A seleção também relembra a experiência do bloco Cacique de Ramos, fundado em 1961 por um grupo de jovens moradores dos subúrbios da Leopoldina. Ali nasceu o Fundo de Quintal, grupo que revolucionou o samba no final da década de 1970, dando-lhe a feição de pagode. Na mostra, são exibidas fotos que registram a história do bloco, como a série de imagens tiradas por Carlos Vergara na década de 1970, além de discos, estandartes, fantasias e instrumentos musicais.

Outro destaque é a trajetória da escola de samba Quilombo, fundada em 1976 pelo compositor Antônio Candeia Filho, com o intuito de reforçar a presença da cultura negra no samba. São apresentados depoimentos, bandeiras, livros e registros fotográficos dos desfiles da escola, que contavam com a presença de nomes como Nei Lopes, Paulinho da Viola e Arlindo Cruz.

Também são enfatizadas tradições que permanecem até hoje, como o Trem do Samba, aqui presente em registros feitos pelo fotógrafo Januário Garcia, e a Feira das Yabás, evento dedicado ao encontro entre o samba e a culinária. No final do percurso, o público encontra um grande painel que mostra as conexões entre artistas de diferentes gerações, no qual é possível escutar canções e depoimentos.

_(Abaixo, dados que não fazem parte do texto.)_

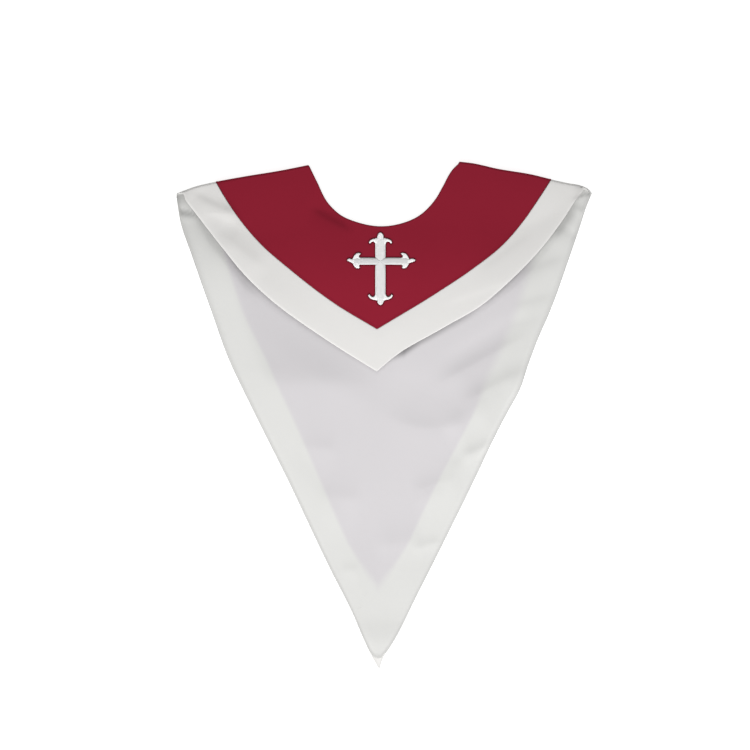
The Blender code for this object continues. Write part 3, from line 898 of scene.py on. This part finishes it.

Em cartaz até abril de 2024, a exposição celebra o samba como uma cultura em constante movimento, fruto de laços artísticos e comunitários, além de disputas e negociações, como pontuam os curadores: “Esta exposição parte da música para percorrer a intrincada rede de encontros, trocas e conflitos que ali se formou na primeira metade do século 20. Consciência política, religiosidade e solidariedade são inseparáveis da sofisticada produção artística que se espraia no espaço – ganhando uma cidade, o país e o mundo – e no tempo, ainda hoje pulsante em seu espírito dissidente de um país racista e desigual.”